|Date of birth:||1878|
|Place of birth:||Whitechapel, London|
|Regiment:||Durham Light Infantry|
|Rank / Service No:||Lance Corporal, 54138|
|Died:||18th June 1917, aged 38 years|
|Buried:||Mendinghem Military Cemetery, Belgium (Plot II, Row D, Grave 53)|
John was the oldest of 5 siblings born to Peter John and Maria SOPHIA Hendrickson.
There is no proof that the couple ever married, but it must be presumed that they did.
Peter was born in Sweden in 1831 and he died in Southampton in 1908.
Sophia was born in Germany in 1845 and she passed away on 29 May 1918 in Minnesota.
The parents were definitely in Southampton in the early 1880’s and the whole family is known to have been living at 17 Alfred Place, St. Mary’s at the 1901 Census.
Charles Osker b. 7 June 1883 Northam d. 1956 Islington Married Ellen (Nellie) Young in Southampton in 1904.
Anna Maria b. 1884 Southampton d. ??
Edith Charlotte b. 1888 Southampton d. ??
Hannah Sophia b. 1889 Southampton d. ??
John married Ellen (Nellie) Mouncher on 10 August 1912 in Southampton. Ellen Jones had married Henry (Harry) Mouncher in Southampton in 1889, but Harry died in 1900.
Ellen was 14 years older than John and had been born in Northfleet. She had 2 children with Harry and 2 with John……
Ellen (Nellie) Kate Mouncher b. 1890 Southampton d. ?? Married Henry A. Legg in Southampton in 1912.

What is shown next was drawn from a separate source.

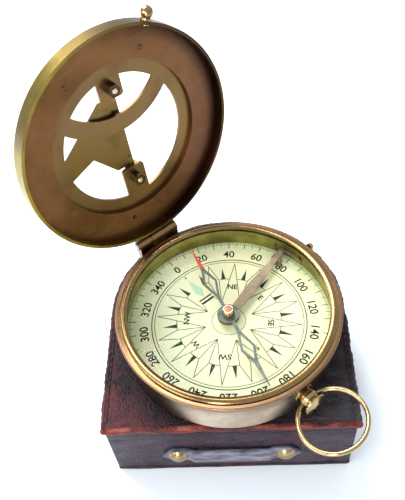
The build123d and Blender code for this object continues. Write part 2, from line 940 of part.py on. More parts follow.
def hour_plate_piece():
    """The outer plate: an open ring, two lugs on the noon line and the arc band across the opening."""
    low = lid.offset(plate_bottom)
    with BuildPart() as piece:
        with BuildSketch(low):
            Circle(arc_outer_clip)
            with Locations((0, -arc_centre)):
                Circle(arc_outer, mode=Mode.INTERSECT)
                Circle(arc_inner, mode=Mode.SUBTRACT)
            with Locations((0, (arc_inner - arc_centre) - 0.2)):
                Triangle(a=3.6, b=2.1, c=2.1, align=(Align.CENTER, Align.CENTER), rotation=180)
            with Locations((0, -(south_lug_end + hour_opening + 2) / 2)):
                RectangleRounded(2 * lug_half_width, hour_opening + 2 - south_lug_end, lug_corner)
            with Locations((0, (north_lug_end + hour_opening + 2) / 2)):
                RectangleRounded(2 * lug_half_width, hour_opening + 2 - north_lug_end, lug_corner)
        extrude(amount=hour_plate_thickness)
        with BuildSketch(low):
            Circle(lid_inner_radius - plate_play)
            Circle(hour_opening, mode=Mode.SUBTRACT)
        extrude(amount=hour_plate_thickness)
        for y in (-lug_screw_south, lug_screw_north):
            with Locations(place(lid, 0, y, plate_bottom)):
                Cylinder(screw_radius, 4 * hour_plate_thickness, mode=Mode.SUBTRACT)
        for spot in ring_rivet_spots():
            bore(Plane(spot), ring_rivet_radius)
    return piece


arc_outer_clip = hour_opening + 1.0


def ring_rivet_spots():
    """Where the ring plate is riveted to the hour plate."""
    return [place(lid, ring_rivet_reach, 0, ring_bottom, turn) for turn in ring_rivet_turns]


ring_rivet_turns = (-119.0, -65.0, 79.0, 100.0)


def ring_plate_piece():
    """The inner ring of the lid, which stiffens the hour plate."""
    with BuildPart() as piece:
        with BuildSketch(lid.offset(ring_bottom)):
            Circle(lid_inner_radius - plate_play)
            Circle(ring_opening, mode=Mode.SUBTRACT)
        extrude(amount=ring_thickness)
        for spot in ring_rivet_spots():
            bore(Plane(spot), ring_rivet_radius)
    return piece


def ring_rivets_piece():
    """Four rivets, flush on the outside and slightly domed on the inside of the lid."""
    with BuildPart() as piece:
        for spot in ring_rivet_spots():
            along = Plane(spot)
            revolve(
                profile(
                    section(along), (0, -0.3), (0.6 * ring_rivet_radius, -0.25), (ring_rivet_radius, -0.05),
                    (ring_rivet_radius, lid_top - ring_bottom), (0, lid_top - ring_bottom),
                ),
                axis=spin_axis(along),
            )
    return piece


def thumb_knob_piece():
    """A turned knob for lifting the lid: shank, collar, neck and ball."""
    seat = outward(lid, thumb_turn, lid_radius, thumb_height)
    reach = thumb_length
    with BuildPart() as piece:
        revolve(
            profile(
                section(seat), (0, reach - thumb_ball), (0, -lid_wall - 0.4),
                (1.7 * thumb_shank, -lid_wall - 0.4), (1.7 * thumb_shank, -lid_wall - 0.03),
                (thumb_shank, -lid_wall - 0.03), (thumb_shank, 0.03),
                (thumb_collar, 0.03), (thumb_collar, 0.6),
                (thumb_neck, 0.9), (thumb_neck, reach - thumb_ball),
            ),
            axis=spin_axis(seat),
        )
        with Locations(seat.location * Location((0, 0, reach - thumb_ball))):
            Sphere(thumb_ball)
    return piece


# ---------------------------------------------------------------- gnomon and its mountings
gnomon_south = -south_lug_end + gnomon_end_gap
gnomon_north = north_lug_end - gnomon_end_gap
pivot_line = lid.location * Location((gnomon_axis_x, 0, gnomon_height))


def gnomon_piece():
    """The style plate, folded flat over the lid; its base edge is rolled round the two pivot pins."""
    x = -gnomon_reach + gnomon_axis_x
    rise = (gnomon_reach - gnomon_shoulder) / tan(radians(style_angle))
    with BuildPart() as piece:
        extrude(
            profile(
                lid.offset(gnomon_height - gnomon_thickness / 2),
                (gnomon_axis_x + gnomon_heel, gnomon_south), (gnomon_axis_x - gnomon_shoulder, gnomon_south),
                (x, gnomon_south + rise), (x, gnomon_south + rise + gnomon_tip),
                (gnomon_axis_x - notch_reach, notch_y), (gnomon_axis_x - gnomon_toe, gnomon_north),
                (gnomon_axis_x + gnomon_heel, gnomon_north),
            ),
            gnomon_thickness,
        )
        for end, inward in ((gnomon_south, 1), (gnomon_north, -1)):
            with Locations(pivot_line * Location((0, end + inward * gnomon_pin_length / 2, 0), (90, 0, 0))):
                Cylinder(gnomon_barrel, gnomon_pin_length)
        with Locations(pivot_line * Location((0, 0, 0), (90, 0, 0))):
            Cylinder(gnomon_pin_radius + gnomon_pin_play, 60, mode=Mode.SUBTRACT)
    return piece


def gnomon_bracket_piece(screw_y, ear_y, outside):
    """A foot under the lug screw with an ear at the lug's end. `outside` points away from the gnomon."""
    with BuildPart() as piece:
        far = screw_y + outside * bracket_half_width
        with Locations(place(lid, 0, (far + ear_y) / 2, lid_top + bracket_plate / 2)):
            Box(2 * bracket_half_width, abs(far - ear_y), bracket_plate)
        ear_height = gnomon_lift + gnomon_barrel + 0.5
        ear_middle = ear_y + outside * bracket_ear / 2
        with Locations(place(lid, gnomon_axis_x / 2, ear_middle, lid_top + ear_height / 2)):
            Box(2 * bracket_half_width, bracket_ear, ear_height)
        with Locations(place(lid, 0, screw_y, lid_top)):
            Cylinder(screw_radius, 6, mode=Mode.SUBTRACT)
        with Locations(pivot_line * Location((0, ear_middle, 0), (90, 0, 0))):
            Cylinder(gnomon_pin_radius, 4 * bracket_ear, mode=Mode.SUBTRACT)
    return piece


def gnomon_pin_piece(gnomon_end, outside):
    """One pivot pin, tight in its bracket's ear and free in the gnomon."""
    start = gnomon_end - outside * (gnomon_pin_length - 0.4)
    stop = gnomon_end + outside * (gnomon_end_gap + bracket_ear + 0.1)
    with BuildPart() as piece:
        with Locations(pivot_line * Location((0, (start + stop) / 2, 0), (90, 0, 0))):
            Cylinder(gnomon_pin_radius, abs(stop - start))
    return piece


def lug_screw_piece(y):
    """A round-headed screw down through a bracket and the hour plate."""
    seat = Plane(place(lid, 0, y, lid_top + bracket_plate))
    end = -bracket_plate - hour_plate_thickness - nut_height - screw_end
    with BuildPart() as piece:
        revolve(
            profile(
                section(seat), (0, screw_head_height), (0.7 * screw_head_radius, screw_head_height),
                (screw_head_radius, 0.35 * screw_head_height), (screw_head_radius, 0),
                (screw_radius, 0), (screw_radius, end + 0.2), (screw_radius - 0.2, end), (0, end),
            ),
            axis=spin_axis(seat),
        )
        with Locations(seat.location * Location((0, 0, screw_head_height))):
            Box(4 * screw_head_radius, 0.35, 0.7, mode=Mode.SUBTRACT)
    return piece


def lug_nut_piece(y):
    """A hexagon nut on the inside of the lid."""
    with BuildPart() as piece:
        with BuildSketch(Plane(place(lid, 0, y, plate_bottom - nut_height))):
            RegularPolygon(nut_flats / 2, 6, major_radius=False)
            Circle(screw_radius, mode=Mode.SUBTRACT)
        extrude(amount=nut_height)
    return piece


# ---------------------------------------------------------------- every node
finish(base_board_piece(), "wrap_base")
finish(gusset_piece(), "wrap_gusset")
finish(spine_piece(), "wrap_spine")
finish(cover_board_piece(), "wrap_cover")
finish(carry_loop_piece(), "carry_loop")
finish(loop_rivets_piece(), "loop_rivets")

finish(drum_piece(), "drum")
finish(dial_spacer_piece(), "dial_spacer")
finish(dial_disc_piece(dial_height - dial_plate_thickness, dial_plate_thickness), "dial_plate")
finish(dial_disc_piece(dial_height, card_thickness), "dial_card")
finish(wall_liner_piece(), "wall_liner")
finish(glass_piece(), "glass")
finish(bezel_piece(), "bezel")
finish(pivot_post_piece(), "pivot_post")
finish(needle_piece(), "needle")
finish(needle_cap_piece(), "needle_cap")
finish(cap_jewel_piece(), "cap_jewel")
finish(arrest_lever_piece(), "arrest_lever")
finish(fulcrum_bracket_piece(), "fulcrum_bracket")
finish(fulcrum_pin_piece(), "fulcrum_pin")
finish(arrest_button_piece(), "arrest_button")
finish(pendant_piece(), "pendant")
finish(bow_ring_piece(), "bow_ring")

finish(case_leaf_piece(), "case_leaf")
finish(
    leaf_fixings_piece(
        leaf_screw_spots(), case_screw_spread, drum_radius, drum_wall, case_leaf_thickness, leaf_screw_head
    ),
    "case_leaf_screws",
)
finish(hinge_pin_piece(), "hinge_pin")
finish(lid_leaf_piece(), "lid_leaf")
finish(
    leaf_fixings_piece(
        lid_rivet_spots(), lid_rivet_spread, lid_radius, lid_wall, lid_leaf_thickness, 0
    ),
    "lid_leaf_rivets",
)
finish(lid_rim_piece(), "lid_rim")
finish(hour_plate_piece(), "hour_plate")
finish(ring_plate_piece(), "ring_plate")
finish(ring_rivets_piece(), "ring_rivets")
finish(thumb_knob_piece(), "thumb_knob")

finish(gnomon_piece(), "gnomon")
finish(gnomon_bracket_piece(-lug_screw_south, -south_lug_end, -1), "gnomon_bracket_south")
finish(gnomon_bracket_piece(lug_screw_north, north_lug_end, 1), "gnomon_bracket_north")
finish(gnomon_pin_piece(gnomon_south, -1), "gnomon_pin_south")
finish(gnomon_pin_piece(gnomon_north, 1), "gnomon_pin_north")
finish(lug_screw_piece(-lug_screw_south), "lug_screw_south")
finish(lug_screw_piece(lug_screw_north), "lug_screw_north")
finish(lug_nut_piece(-lug_screw_south), "lug_nut_south")
finish(lug_nut_piece(lug_screw_north), "lug_nut_north")
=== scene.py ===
import math

import bpy
from mathutils import Matrix, Vector, noise


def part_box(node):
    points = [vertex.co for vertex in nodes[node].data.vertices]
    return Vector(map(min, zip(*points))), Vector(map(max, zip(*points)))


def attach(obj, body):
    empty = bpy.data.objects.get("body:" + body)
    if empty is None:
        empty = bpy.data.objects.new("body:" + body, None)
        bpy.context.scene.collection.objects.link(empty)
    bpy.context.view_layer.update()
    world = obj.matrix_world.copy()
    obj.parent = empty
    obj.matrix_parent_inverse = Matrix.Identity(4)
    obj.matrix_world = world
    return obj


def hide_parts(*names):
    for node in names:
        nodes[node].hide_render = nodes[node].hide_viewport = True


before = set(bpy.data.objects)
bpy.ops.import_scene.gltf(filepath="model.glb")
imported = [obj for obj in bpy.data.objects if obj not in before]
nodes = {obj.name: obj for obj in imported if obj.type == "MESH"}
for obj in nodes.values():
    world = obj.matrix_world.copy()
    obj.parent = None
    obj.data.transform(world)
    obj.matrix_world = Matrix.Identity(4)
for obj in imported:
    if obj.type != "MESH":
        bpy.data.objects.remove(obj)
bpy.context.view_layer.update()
MM = 0.001


# ---------------------------------------------------------------- Base board
# The floor of the carrying case: stiff board wrapped in burgundy calf, glued and sewn to the wall above it.
# The leather has darkened with handling, so its colour runs from wine red through purple to black.
class Sum:
    """A shader socket that takes part in arithmetic."""

    def __init__(self, look, socket):
        self.look = look
        self.socket = socket

    def call(self, operation, *others, clamp=False):
        return self.look.maths(operation, self, *others, clamp=clamp)

    def __add__(self, other):
        return self.call("ADD", other)

    __radd__ = __add__

    def __mul__(self, other):
        return self.call("MULTIPLY", other)

    __rmul__ = __mul__

    def __sub__(self, other):
        return self.call("SUBTRACT", other)

    def __rsub__(self, other):
        return self.look.maths("SUBTRACT", other, self)

    def __lt__(self, other):
        return self.call("LESS_THAN", other)

    def __gt__(self, other):
        return self.call("GREATER_THAN", other)

    def ramp(self, low, high):
        """0 at low, 1 at high, straight between and level beyond; low may be the larger."""
        return (self - low).call("MULTIPLY", 1.0 / (high - low), clamp=True)


def length(first, *others):
    """How long a line with these parts is."""
    squares = first * first
    for part in others:
        squares += part * part
    return squares.call("SQRT")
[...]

Nellie received all of John’s chattels after his death, and was declared the guardian of his children.
Violet Mouncher b. 1896 Southampton d. 1980 Southampton Married George V. Penny in Southampton in 1922.

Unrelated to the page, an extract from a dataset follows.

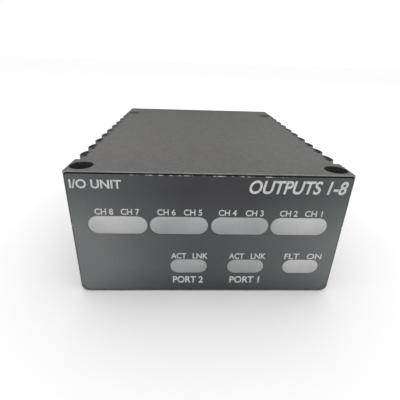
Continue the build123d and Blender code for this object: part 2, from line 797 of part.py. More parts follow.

Archibald LEONARD b. 8 March 1904 Southampton d. 1923 Fareham
Edith b. 10 April 1906 Southampton d. 1971 Hillingdon Married Frederick C. Wilson in Southampton in 1926.
John attested on 8 December 1915 in Southampton, joining the Royal Field Artillery as a Gunner (#32604).
He was mobilised on 14 September 1916 and transferred to the Durham Light Infantry on 9 January 1917.
The battalion took part in the “set piece” Battle of Messines in the middle of 1917. It was intended to take the high ground to the south of Ypres, prior to the northern offensive.
After an intense bombardment, including the exploding of underground mines, the 12 Battalion (based near Hill 60) advanced approximately 1000 yards, with relatively few losses.
It is likely that John was badly wounded during this operation and found himself in a Casualty Clearing Station.
The cemetery, along with Dozinghem and Bandaghem, were the popular names given by troops to the C.C.S posted to this area.
In July 1916, the 46th (1st/1st Wesssex) C.C.S was opened at Proven and this site was chosen for its cemetery.
Most burials took place between July 1917 and early 1918, during the major Allied offensive.
Mendinghem holds 2,391 Commonwealth WW1 burials, including 20 of John’s battalion colleagues.